> _Aim of the task_: Which lines contain the string "that"? Please list every one of them.

> _Records for this task_:
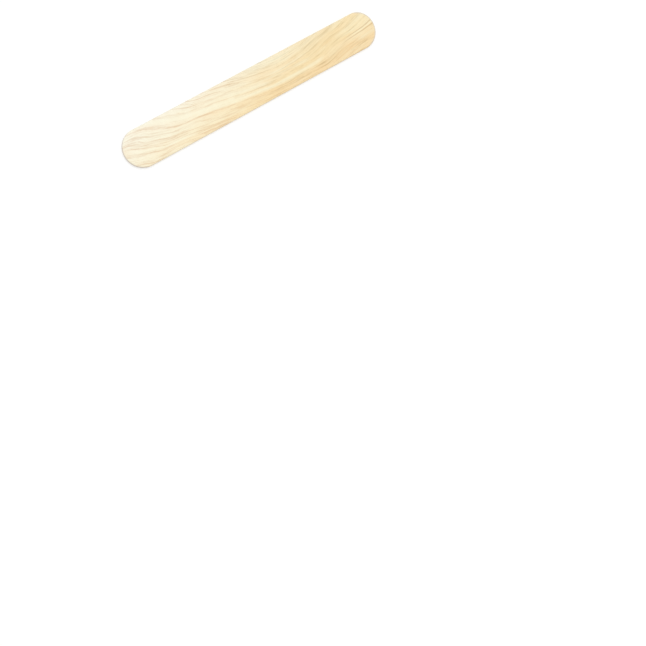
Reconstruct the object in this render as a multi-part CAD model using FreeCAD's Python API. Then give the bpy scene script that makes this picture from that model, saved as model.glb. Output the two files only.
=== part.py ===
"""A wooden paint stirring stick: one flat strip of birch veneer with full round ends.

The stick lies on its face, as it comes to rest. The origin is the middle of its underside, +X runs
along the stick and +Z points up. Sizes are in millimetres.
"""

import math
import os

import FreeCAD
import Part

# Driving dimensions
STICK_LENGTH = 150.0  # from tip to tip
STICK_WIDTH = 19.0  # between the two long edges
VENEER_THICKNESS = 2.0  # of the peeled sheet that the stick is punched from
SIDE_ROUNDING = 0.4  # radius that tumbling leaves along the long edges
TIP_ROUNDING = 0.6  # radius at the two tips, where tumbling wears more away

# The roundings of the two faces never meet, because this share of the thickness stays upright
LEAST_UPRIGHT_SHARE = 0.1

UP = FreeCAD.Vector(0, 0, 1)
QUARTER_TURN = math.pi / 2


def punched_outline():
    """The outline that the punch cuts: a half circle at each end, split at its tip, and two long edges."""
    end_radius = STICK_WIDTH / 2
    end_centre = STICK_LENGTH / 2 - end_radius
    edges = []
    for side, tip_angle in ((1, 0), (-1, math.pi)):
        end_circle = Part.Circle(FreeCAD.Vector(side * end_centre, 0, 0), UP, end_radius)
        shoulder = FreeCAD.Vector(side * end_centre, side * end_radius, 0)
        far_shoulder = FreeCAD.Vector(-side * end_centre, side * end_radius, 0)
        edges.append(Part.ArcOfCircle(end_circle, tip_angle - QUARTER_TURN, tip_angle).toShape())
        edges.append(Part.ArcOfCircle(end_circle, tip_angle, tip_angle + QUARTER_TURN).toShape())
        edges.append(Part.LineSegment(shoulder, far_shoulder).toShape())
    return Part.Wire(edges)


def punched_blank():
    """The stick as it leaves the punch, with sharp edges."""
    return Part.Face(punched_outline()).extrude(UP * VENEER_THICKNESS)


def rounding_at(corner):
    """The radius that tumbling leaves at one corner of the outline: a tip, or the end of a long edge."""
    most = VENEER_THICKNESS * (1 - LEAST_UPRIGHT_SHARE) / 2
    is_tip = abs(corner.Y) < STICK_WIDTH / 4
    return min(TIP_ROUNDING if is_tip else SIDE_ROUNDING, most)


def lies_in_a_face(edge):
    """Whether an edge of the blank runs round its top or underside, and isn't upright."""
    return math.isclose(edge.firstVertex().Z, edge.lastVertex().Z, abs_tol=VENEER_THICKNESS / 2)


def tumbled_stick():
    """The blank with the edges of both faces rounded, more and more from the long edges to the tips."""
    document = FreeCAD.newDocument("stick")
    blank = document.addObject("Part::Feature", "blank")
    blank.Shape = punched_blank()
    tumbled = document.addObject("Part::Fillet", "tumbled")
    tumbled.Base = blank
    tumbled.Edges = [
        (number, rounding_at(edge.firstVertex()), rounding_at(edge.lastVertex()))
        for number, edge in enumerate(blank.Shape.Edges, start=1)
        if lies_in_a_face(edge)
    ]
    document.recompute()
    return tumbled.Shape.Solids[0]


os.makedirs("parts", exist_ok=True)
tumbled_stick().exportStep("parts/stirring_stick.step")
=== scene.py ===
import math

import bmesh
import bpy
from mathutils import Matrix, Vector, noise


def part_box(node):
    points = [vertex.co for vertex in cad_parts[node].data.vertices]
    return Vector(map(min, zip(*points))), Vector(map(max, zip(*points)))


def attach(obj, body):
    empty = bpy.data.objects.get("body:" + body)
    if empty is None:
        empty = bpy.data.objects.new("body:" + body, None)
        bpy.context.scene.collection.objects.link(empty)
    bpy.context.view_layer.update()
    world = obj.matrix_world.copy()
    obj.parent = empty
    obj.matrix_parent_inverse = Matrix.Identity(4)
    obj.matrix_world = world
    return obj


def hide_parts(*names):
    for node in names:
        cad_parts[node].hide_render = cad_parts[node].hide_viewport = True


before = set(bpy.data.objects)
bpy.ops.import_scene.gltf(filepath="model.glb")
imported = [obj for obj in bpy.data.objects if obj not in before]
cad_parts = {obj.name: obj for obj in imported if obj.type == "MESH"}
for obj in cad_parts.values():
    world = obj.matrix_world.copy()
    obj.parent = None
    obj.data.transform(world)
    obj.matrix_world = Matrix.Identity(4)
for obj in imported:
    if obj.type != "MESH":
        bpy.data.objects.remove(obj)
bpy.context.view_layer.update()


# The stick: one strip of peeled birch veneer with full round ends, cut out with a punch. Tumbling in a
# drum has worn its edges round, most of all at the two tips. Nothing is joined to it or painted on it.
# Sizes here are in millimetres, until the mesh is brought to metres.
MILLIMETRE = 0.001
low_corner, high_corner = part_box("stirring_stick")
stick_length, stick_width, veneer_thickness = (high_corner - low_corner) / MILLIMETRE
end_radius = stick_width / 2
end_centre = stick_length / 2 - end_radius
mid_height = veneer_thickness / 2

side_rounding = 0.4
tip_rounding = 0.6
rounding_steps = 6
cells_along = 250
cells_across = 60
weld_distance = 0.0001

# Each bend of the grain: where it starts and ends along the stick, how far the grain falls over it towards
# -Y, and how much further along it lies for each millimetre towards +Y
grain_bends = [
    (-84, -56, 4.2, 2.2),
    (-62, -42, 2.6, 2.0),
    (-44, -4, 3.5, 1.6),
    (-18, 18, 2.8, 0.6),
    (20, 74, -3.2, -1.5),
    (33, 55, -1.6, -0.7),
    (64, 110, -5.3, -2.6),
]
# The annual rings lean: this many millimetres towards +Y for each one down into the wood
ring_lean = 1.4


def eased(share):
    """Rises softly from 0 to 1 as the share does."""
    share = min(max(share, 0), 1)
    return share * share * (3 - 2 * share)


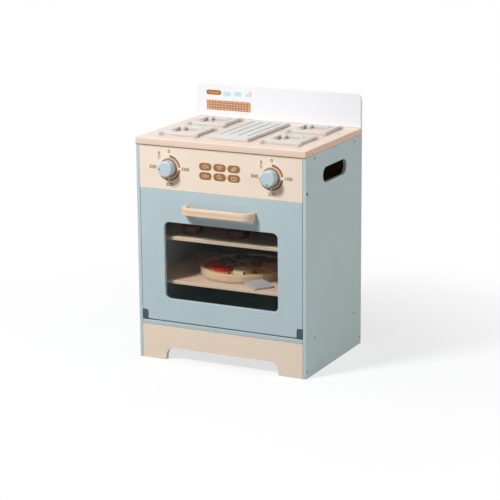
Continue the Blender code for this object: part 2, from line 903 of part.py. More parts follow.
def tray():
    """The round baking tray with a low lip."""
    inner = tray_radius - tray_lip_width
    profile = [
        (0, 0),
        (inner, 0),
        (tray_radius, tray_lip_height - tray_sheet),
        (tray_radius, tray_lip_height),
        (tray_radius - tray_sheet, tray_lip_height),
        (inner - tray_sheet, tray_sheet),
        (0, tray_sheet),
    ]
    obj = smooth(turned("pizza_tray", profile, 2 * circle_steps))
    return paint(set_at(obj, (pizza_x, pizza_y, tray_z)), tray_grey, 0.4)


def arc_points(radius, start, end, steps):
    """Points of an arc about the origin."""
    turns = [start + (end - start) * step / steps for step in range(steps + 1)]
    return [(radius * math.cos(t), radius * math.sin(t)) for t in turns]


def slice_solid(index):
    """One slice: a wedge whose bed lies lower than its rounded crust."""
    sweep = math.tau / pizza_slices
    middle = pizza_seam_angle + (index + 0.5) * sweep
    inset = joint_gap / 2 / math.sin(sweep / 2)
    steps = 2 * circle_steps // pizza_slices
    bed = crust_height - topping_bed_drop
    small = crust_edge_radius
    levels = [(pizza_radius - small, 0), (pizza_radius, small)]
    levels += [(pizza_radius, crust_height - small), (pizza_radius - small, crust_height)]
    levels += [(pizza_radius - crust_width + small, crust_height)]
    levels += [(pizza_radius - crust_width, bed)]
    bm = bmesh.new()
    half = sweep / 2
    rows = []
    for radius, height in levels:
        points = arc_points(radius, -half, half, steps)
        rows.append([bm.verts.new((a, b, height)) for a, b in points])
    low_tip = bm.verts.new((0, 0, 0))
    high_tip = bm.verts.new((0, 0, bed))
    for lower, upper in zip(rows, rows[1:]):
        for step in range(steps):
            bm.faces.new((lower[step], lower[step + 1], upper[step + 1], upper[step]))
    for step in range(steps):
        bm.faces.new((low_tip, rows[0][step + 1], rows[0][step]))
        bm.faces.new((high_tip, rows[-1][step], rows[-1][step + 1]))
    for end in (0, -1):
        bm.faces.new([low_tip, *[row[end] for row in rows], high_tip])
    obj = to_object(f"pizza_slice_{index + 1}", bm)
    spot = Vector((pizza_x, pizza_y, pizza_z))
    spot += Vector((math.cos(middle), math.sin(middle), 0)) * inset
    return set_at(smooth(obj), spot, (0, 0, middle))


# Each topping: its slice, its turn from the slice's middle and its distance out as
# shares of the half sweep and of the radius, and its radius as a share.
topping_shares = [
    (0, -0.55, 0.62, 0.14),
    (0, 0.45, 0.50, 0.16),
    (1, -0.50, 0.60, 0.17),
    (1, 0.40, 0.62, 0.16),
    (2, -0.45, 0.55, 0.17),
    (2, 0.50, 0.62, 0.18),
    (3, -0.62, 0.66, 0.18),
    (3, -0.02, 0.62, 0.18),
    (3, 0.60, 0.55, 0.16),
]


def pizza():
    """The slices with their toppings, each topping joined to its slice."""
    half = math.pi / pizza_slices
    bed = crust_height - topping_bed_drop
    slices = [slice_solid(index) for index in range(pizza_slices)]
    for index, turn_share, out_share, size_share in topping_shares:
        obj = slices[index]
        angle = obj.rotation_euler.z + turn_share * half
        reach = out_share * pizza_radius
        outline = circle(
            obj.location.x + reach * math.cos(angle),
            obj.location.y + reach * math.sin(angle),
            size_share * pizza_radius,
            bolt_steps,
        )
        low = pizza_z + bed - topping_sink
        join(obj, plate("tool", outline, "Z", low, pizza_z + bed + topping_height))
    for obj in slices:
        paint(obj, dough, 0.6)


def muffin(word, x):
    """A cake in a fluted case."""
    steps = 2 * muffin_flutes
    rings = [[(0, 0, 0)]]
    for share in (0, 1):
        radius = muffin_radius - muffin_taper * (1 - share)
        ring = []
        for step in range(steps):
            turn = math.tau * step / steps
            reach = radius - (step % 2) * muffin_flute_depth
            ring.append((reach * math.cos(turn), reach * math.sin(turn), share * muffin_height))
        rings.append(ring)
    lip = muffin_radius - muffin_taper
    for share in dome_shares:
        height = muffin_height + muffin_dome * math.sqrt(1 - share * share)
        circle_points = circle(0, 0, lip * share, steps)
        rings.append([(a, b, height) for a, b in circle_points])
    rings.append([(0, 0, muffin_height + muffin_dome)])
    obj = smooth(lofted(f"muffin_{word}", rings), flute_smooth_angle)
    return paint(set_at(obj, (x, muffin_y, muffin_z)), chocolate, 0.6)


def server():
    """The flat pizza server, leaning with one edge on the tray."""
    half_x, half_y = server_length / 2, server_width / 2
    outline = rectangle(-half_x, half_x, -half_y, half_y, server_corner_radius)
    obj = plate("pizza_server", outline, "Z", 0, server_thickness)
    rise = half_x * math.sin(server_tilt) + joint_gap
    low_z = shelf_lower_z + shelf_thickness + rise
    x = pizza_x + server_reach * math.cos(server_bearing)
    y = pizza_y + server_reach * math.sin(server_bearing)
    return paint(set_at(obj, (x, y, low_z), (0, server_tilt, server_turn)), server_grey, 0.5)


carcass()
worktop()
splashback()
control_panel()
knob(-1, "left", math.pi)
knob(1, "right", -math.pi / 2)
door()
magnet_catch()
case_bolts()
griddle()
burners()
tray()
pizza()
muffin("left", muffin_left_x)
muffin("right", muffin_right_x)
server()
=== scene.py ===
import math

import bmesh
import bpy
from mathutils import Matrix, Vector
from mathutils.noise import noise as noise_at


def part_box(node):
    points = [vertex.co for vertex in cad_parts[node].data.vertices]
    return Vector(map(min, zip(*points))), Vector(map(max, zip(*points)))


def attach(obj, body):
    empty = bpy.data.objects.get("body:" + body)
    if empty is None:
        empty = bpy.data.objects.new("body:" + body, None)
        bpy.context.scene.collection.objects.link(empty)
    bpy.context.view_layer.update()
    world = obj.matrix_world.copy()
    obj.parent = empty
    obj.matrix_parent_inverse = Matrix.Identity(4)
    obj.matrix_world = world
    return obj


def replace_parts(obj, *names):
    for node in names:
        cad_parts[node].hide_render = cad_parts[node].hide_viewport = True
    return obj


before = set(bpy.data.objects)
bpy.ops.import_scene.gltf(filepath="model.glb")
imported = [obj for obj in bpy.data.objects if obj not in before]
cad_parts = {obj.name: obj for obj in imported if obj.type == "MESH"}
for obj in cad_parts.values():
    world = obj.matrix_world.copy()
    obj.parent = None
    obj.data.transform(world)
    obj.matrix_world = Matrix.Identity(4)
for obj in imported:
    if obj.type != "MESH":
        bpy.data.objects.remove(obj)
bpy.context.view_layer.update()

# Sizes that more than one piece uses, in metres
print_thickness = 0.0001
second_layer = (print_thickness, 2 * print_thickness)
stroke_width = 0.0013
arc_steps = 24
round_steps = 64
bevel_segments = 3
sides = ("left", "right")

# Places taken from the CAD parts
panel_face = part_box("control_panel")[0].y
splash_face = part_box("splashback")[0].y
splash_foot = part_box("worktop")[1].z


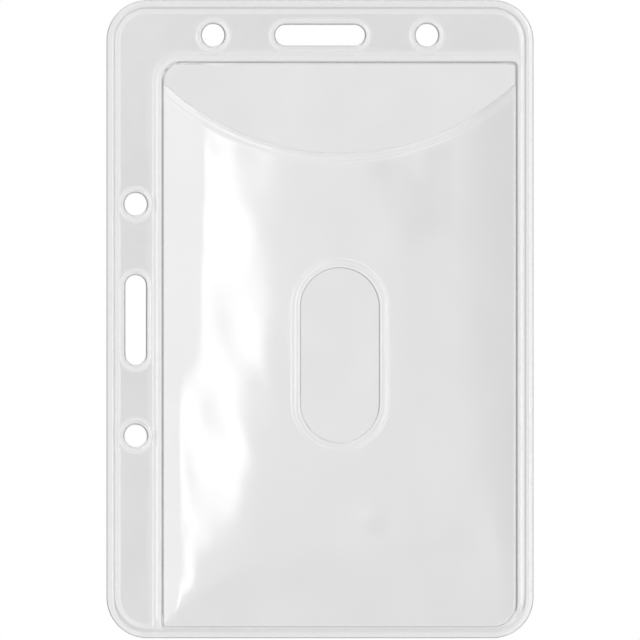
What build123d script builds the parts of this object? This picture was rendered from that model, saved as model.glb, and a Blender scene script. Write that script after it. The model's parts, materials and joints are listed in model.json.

> _Solution to the problem_:
Reconstruct the object in this render as a multi-part CAD model using FreeCAD's Python API. Then give the bpy scene script that makes this picture from that model, saved as model.glb. Output the two files only.
VENEER_THICKNESS = 2.0  # of the peeled sheet that the stick is punched from
SIDE_ROUNDING = 0.4  # radius that tumbling leaves along the long edges
    """The outline that the punch cuts: a half circle at each end, split at its tip, and two long edges."""
    """The radius that tumbling leaves at one corner of the outline: a tip, or the end of a long edge."""
# Sizes that more than one piece uses, in metres
What build123d script builds the parts of this object? This picture was rendered from that model, saved as model.glb, and a Blender scene script. Write that script after it. The model's parts, materials and joints are listed in model.json.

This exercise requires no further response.